Work to complete:
Return, word for word, every line that follows.

Data:
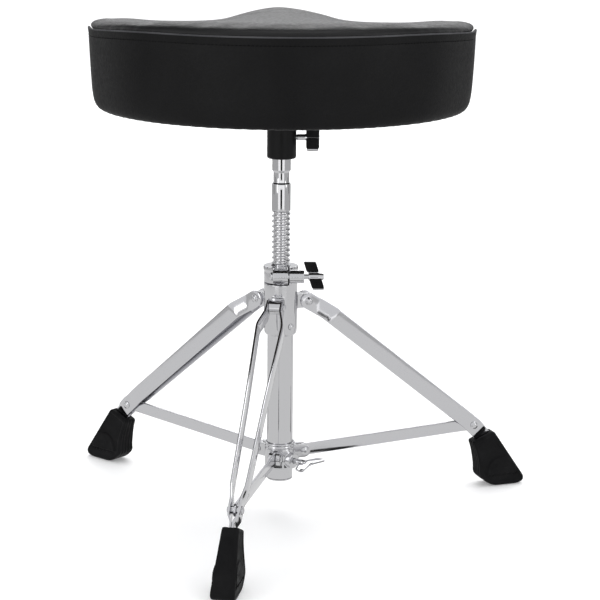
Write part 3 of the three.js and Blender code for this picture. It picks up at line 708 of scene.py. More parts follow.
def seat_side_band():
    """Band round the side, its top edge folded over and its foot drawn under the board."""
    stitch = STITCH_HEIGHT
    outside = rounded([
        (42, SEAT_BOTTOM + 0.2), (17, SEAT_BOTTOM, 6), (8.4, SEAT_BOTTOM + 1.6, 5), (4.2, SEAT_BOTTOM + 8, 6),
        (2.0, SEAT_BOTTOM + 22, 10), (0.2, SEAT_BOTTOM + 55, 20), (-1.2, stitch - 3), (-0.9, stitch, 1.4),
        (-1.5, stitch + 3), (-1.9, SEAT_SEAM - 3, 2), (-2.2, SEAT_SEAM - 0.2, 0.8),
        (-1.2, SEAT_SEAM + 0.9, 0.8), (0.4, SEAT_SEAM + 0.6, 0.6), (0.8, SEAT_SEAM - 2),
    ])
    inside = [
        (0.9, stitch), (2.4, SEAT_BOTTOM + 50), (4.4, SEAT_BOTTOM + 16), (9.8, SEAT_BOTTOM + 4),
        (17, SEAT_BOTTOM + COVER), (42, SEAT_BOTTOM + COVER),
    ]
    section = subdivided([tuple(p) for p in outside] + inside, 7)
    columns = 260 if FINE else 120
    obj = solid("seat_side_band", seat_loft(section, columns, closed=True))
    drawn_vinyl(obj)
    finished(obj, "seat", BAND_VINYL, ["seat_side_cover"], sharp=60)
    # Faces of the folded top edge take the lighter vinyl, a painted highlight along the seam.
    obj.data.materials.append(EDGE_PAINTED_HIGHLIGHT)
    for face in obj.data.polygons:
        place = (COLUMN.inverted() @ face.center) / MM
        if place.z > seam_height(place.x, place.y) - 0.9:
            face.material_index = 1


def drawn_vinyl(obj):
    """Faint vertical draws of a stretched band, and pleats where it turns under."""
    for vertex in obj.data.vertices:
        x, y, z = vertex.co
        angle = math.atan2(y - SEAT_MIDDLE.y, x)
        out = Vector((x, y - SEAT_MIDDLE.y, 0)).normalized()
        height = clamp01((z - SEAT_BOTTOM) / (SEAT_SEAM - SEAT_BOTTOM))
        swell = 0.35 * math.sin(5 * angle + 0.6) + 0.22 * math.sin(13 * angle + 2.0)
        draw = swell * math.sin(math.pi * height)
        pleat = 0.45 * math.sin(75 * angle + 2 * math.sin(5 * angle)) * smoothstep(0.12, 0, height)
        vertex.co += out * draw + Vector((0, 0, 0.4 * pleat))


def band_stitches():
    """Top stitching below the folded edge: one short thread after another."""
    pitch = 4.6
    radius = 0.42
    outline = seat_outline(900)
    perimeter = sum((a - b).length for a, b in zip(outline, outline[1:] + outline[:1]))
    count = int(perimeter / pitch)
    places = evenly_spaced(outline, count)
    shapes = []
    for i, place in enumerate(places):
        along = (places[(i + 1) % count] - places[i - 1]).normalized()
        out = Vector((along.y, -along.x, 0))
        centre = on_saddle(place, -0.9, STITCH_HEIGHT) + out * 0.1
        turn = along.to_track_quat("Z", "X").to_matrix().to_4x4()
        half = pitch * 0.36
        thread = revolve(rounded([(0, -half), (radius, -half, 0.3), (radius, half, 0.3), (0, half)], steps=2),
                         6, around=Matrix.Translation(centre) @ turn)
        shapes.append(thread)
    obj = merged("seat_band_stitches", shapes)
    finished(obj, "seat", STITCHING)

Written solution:
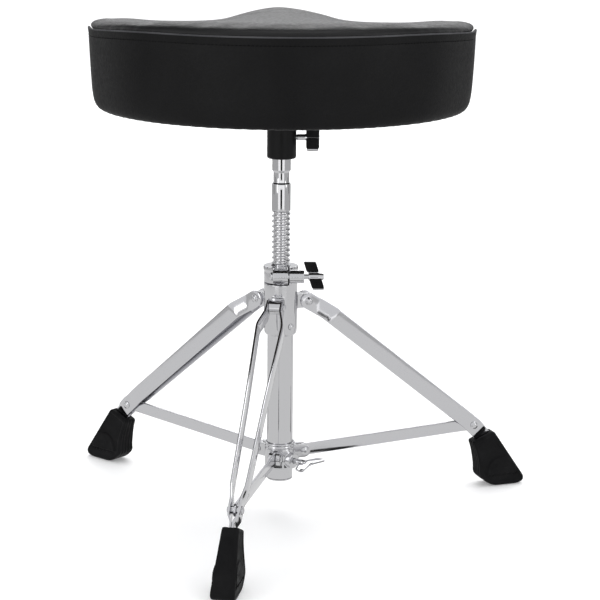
Write part 3 of the three.js and Blender code for this picture. It picks up at line 708 of scene.py. More parts follow.
def seat_side_band():
    """Band round the side, its top edge folded over and its foot drawn under the board."""
    stitch = STITCH_HEIGHT
    outside = rounded([
        (42, SEAT_BOTTOM + 0.2), (17, SEAT_BOTTOM, 6), (8.4, SEAT_BOTTOM + 1.6, 5), (4.2, SEAT_BOTTOM + 8, 6),
        (2.0, SEAT_BOTTOM + 22, 10), (0.2, SEAT_BOTTOM + 55, 20), (-1.2, stitch - 3), (-0.9, stitch, 1.4),
        (-1.5, stitch + 3), (-1.9, SEAT_SEAM - 3, 2), (-2.2, SEAT_SEAM - 0.2, 0.8),
        (-1.2, SEAT_SEAM + 0.9, 0.8), (0.4, SEAT_SEAM + 0.6, 0.6), (0.8, SEAT_SEAM - 2),
    ])
    inside = [
        (0.9, stitch), (2.4, SEAT_BOTTOM + 50), (4.4, SEAT_BOTTOM + 16), (9.8, SEAT_BOTTOM + 4),
        (17, SEAT_BOTTOM + COVER), (42, SEAT_BOTTOM + COVER),
    ]
    section = subdivided([tuple(p) for p in outside] + inside, 7)
    columns = 260 if FINE else 120
    obj = solid("seat_side_band", seat_loft(section, columns, closed=True))
    drawn_vinyl(obj)
    finished(obj, "seat", BAND_VINYL, ["seat_side_cover"], sharp=60)
    # Faces of the folded top edge take the lighter vinyl, a painted highlight along the seam.
    obj.data.materials.append(EDGE_PAINTED_HIGHLIGHT)
    for face in obj.data.polygons:
        place = (COLUMN.inverted() @ face.center) / MM
        if place.z > seam_height(place.x, place.y) - 0.9:
            face.material_index = 1


def drawn_vinyl(obj):
    """Faint vertical draws of a stretched band, and pleats where it turns under."""
    for vertex in obj.data.vertices:
        x, y, z = vertex.co
        angle = math.atan2(y - SEAT_MIDDLE.y, x)
        out = Vector((x, y - SEAT_MIDDLE.y, 0)).normalized()
        height = clamp01((z - SEAT_BOTTOM) / (SEAT_SEAM - SEAT_BOTTOM))
        swell = 0.35 * math.sin(5 * angle + 0.6) + 0.22 * math.sin(13 * angle + 2.0)
        draw = swell * math.sin(math.pi * height)
        pleat = 0.45 * math.sin(75 * angle + 2 * math.sin(5 * angle)) * smoothstep(0.12, 0, height)
        vertex.co += out * draw + Vector((0, 0, 0.4 * pleat))


def band_stitches():
    """Top stitching below the folded edge: one short thread after another."""
    pitch = 4.6
    radius = 0.42
    outline = seat_outline(900)
    perimeter = sum((a - b).length for a, b in zip(outline, outline[1:] + outline[:1]))
    count = int(perimeter / pitch)
    places = evenly_spaced(outline, count)
    shapes = []
    for i, place in enumerate(places):
        along = (places[(i + 1) % count] - places[i - 1]).normalized()
        out = Vector((along.y, -along.x, 0))
        centre = on_saddle(place, -0.9, STITCH_HEIGHT) + out * 0.1
        turn = along.to_track_quat("Z", "X").to_matrix().to_4x4()
        half = pitch * 0.36
        thread = revolve(rounded([(0, -half), (radius, -half, 0.3), (radius, half, 0.3), (0, half)], steps=2),
                         6, around=Matrix.Translation(centre) @ turn)
        shapes.append(thread)
    obj = merged("seat_band_stitches", shapes)
    finished(obj, "seat", STITCHING)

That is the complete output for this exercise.